Read UCAS’ advice for mature students

If you are estranged from your parents

If your relationship with your parents has broken down but you have not been in local authority care, you may be considered ‘estranged’. Many estranged students have similar needs to students who have been in care and many universities and colleges also offer them support.

Find out more about applying to university or college as an estranged student.

Refugees, asylum-seekers, and students with limited leave to remain

If you have been in local authority care and have been awarded refugee status or seeking asylum in the UK, you should speak to the university or college directly before you apply to discuss your circumstances. They will be able to give you the best advice and tell you about your options.

Read more about applying to university or college as a refugee, asylum seeker or if you have limited leave to remain.

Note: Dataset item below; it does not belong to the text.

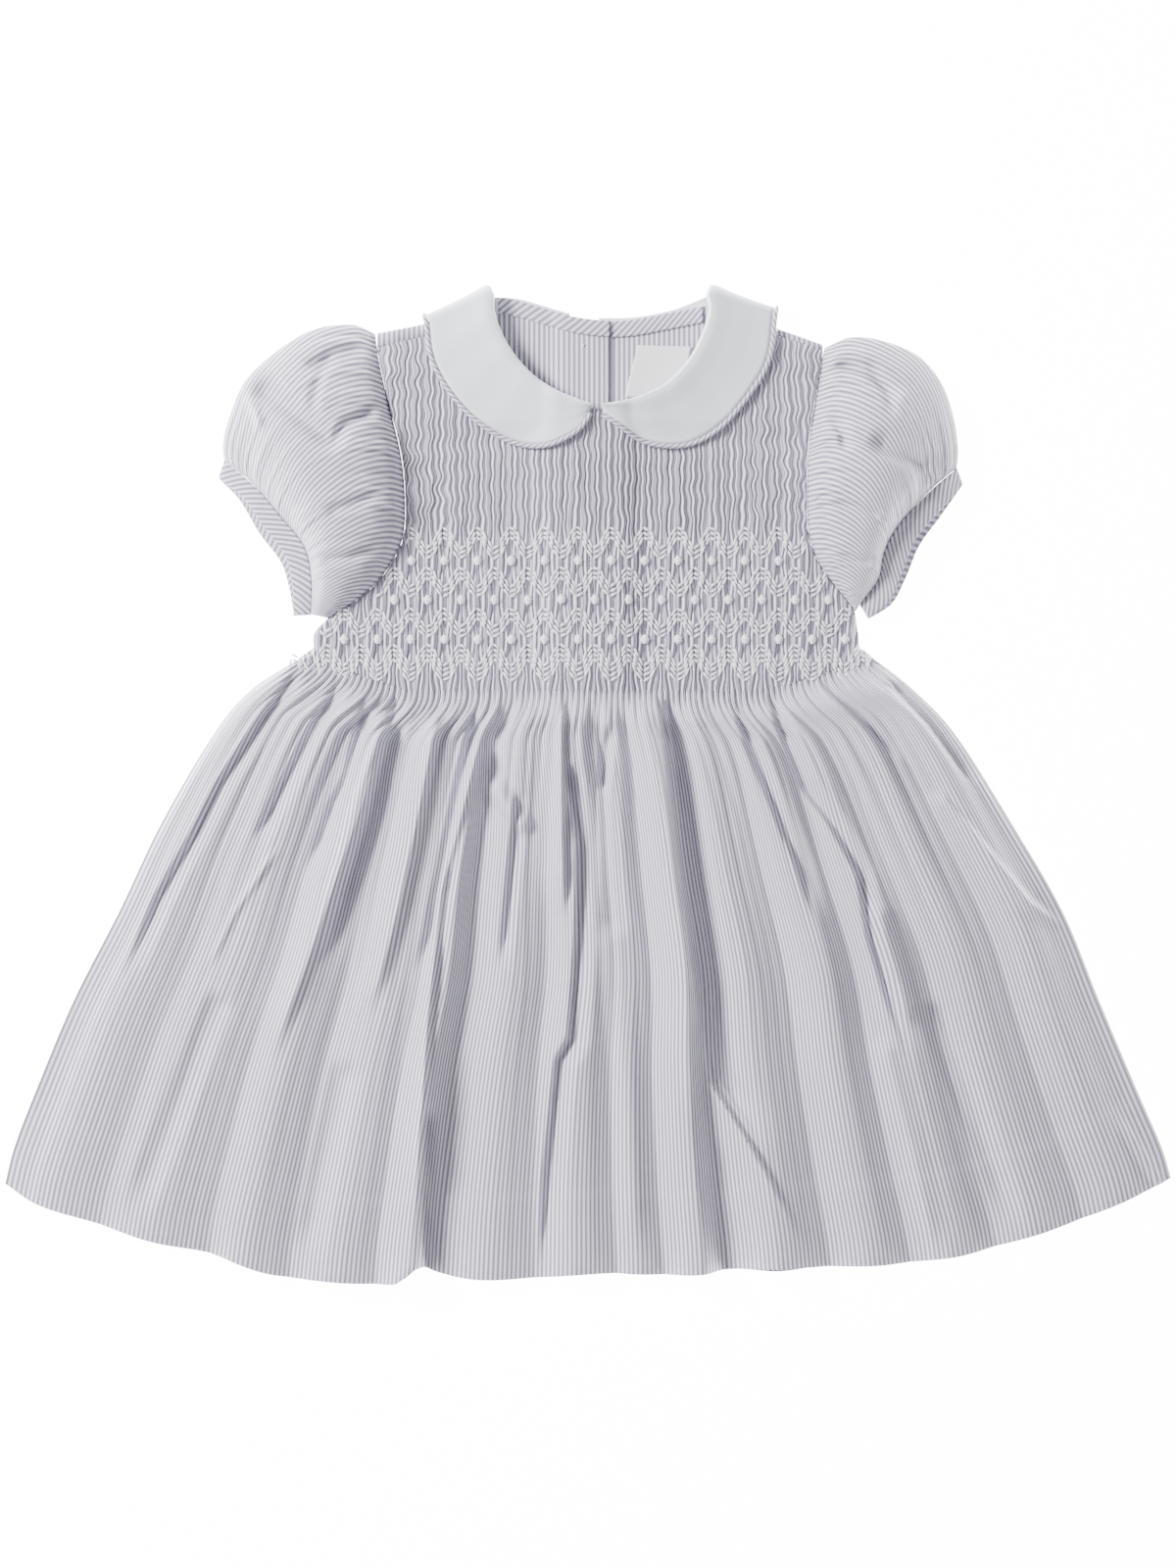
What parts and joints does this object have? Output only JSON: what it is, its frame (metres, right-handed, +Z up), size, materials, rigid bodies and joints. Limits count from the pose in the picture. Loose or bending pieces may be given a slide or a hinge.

Where to get more information and support

  • Become offers a wealth of information and advice for students (including finance and funding, accommodation, and applying to uni) through their Propel website. Here, you can also search universities to see how they support care-experienced students. Become also offers lots of information about your rights as a care leaver, and a free (and friendly) advice line on 0800 023 2033 (open 10:00 – 17:00, Monday to Friday).
  • NNECL (National Network for the Education of Care Leavers) is a charity dedicated to supporting care experienced students – you can join their Student Voice Network to make education a better place for care experienced students.
  • The Who Cares? Scotland website provides lots of information about your rights and entitlements as a care experienced person.
  • The Care Leavers’ Covenant supports care leavers aged 16-25 in England to live independently. On the website you’ll find universities, colleges and businesses making a public commitment to support care leavers, including career opportunities (e.g. job vacancies, apprenticeships and internships), discounts, and other support). Read a blog article explaining more about the Covenant.
  • The EaCES Handbook is written by and for care experienced and estranged students.  It brings together information and advice, personal experience, and practical tips.
  • Read the Charlie Waller student guide for care leavers making the transition to higher education.
  • The IMO website - created by the Children’s Commissioner for England in collaboration with an advisory network of care-experienced teenagers is a space to share stories, experiences, and achievements. Here, you can find the Care leavers practical guide to starting university and information about education and careers. There’s also a free advice service for teenagers in care and care leavers. 
  • The Rees Foundation offers lifelong support and guidance for people who have been in care. Their support workers are trained in mental health first aid and always willing to offer emotional support. Rees collaborates with cafes across the country, offering a safe social space and a free coffee with your Rees Guest Card. They also have a careers service helping you with anything from creating a CV to making a decision about which course to study.